Subprime loan share is declining despite chatter around a subprime bubble, Experian said today in its second-quarter State of the Automotive Finance Market report.
Subprime and deep subprime share of new and used loans and leases dropped to 22.8 percent in the second quarter, compared with 23.3 percent a year ago.
Subprime borrowers still make up a substantial chunk of lenders’ portfolios, but lenders seem to be more confident in the highest end of the spectrum, superprime, than in the lowest end, deep subprime. About 18 percent of all auto loans and leases were to superprime borrowers, those with credit scores of 781 to 850, compared with 3.5 percent of loans to deep subprime customers, those with credit scores of 300 to 500, according to Experian.
“Subprime and deep-subprime loans are growing, but the entire market is growing from a volume perspective across all risk tiers,” Melinda Zabritski, senior director of automotive finance for Experian, said in a statement.
Thirty-day delinquencies rose to 2.22 percent, up slightly from 2.19 a year earlier, while 60-day delinquencies inched up to 0.62 percent, from 0.56 percent a year earlier.
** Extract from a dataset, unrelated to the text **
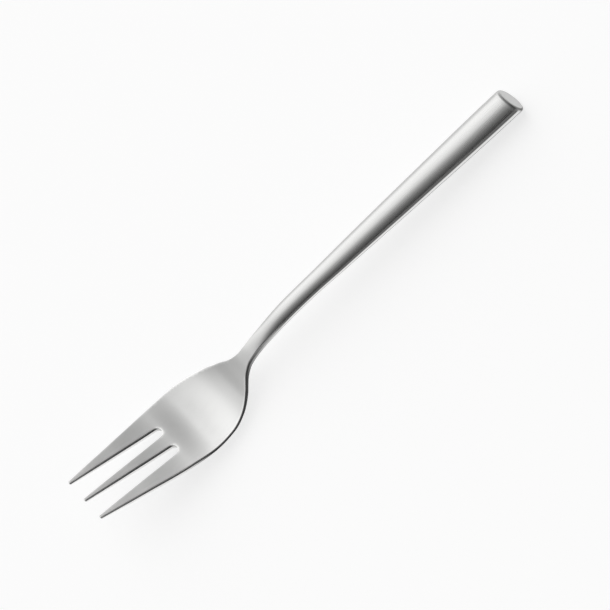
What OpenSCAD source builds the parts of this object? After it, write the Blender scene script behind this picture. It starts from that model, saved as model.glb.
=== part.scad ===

The decline in subprime share and only a slight rise in delinquency rates “makes [it] clear that the sky is not falling,” Zabritski said.
Prime choose used
New-vehicle loan amounts averaged $29,880 in the second quarter, a 5 percent rise from the 2015 period, and the average loan term was 68 months, up 1 month from a year ago. The average monthly payment also increased, climbing $17 from last year to $499.
The average used-vehicle loan amount grew 2.3 percent over the year-earlier period to an all-time high of $19,101. The increase was pushed by rises in prime and superprime customers choosing used vehicles.
According to Experian, 43 percent of superprime customers financed a used vehicle in the second quarter, marking a 10 percent increase from the previous year. For prime customers, 60 percent chose a used vehicle, a 6.6 percent increase.
“One of the biggest trends we continue to see is the shift to used vehicles by customers with excellent credit,” Zabritski said. “As vehicle prices continue to rise, savvy consumers are looking for ways to control costs. That appears to be pushing more customers toward used vehicles.”
The average loan term for used vehicles was 63 months in the second quarter, compared with 62 months a year earlier. Despite the loan-term extension, the average monthly payment rose $3 to $364.
Leasing rises
Lease penetration reached a record 31.4 percent of all new-vehicle transactions in the second quarter, up from 26.9 percent a year earlier, Experian said. The average monthly payment jumped $10 to $404.
Used-vehicle leasing, which lenders such as Ally Financial and Toyota Financial Services have offered its dealers and car buyers this year, also ticked up. It made up 3.71 percent of the lease market in the second quarter, up from 3.26 percent the year earlier.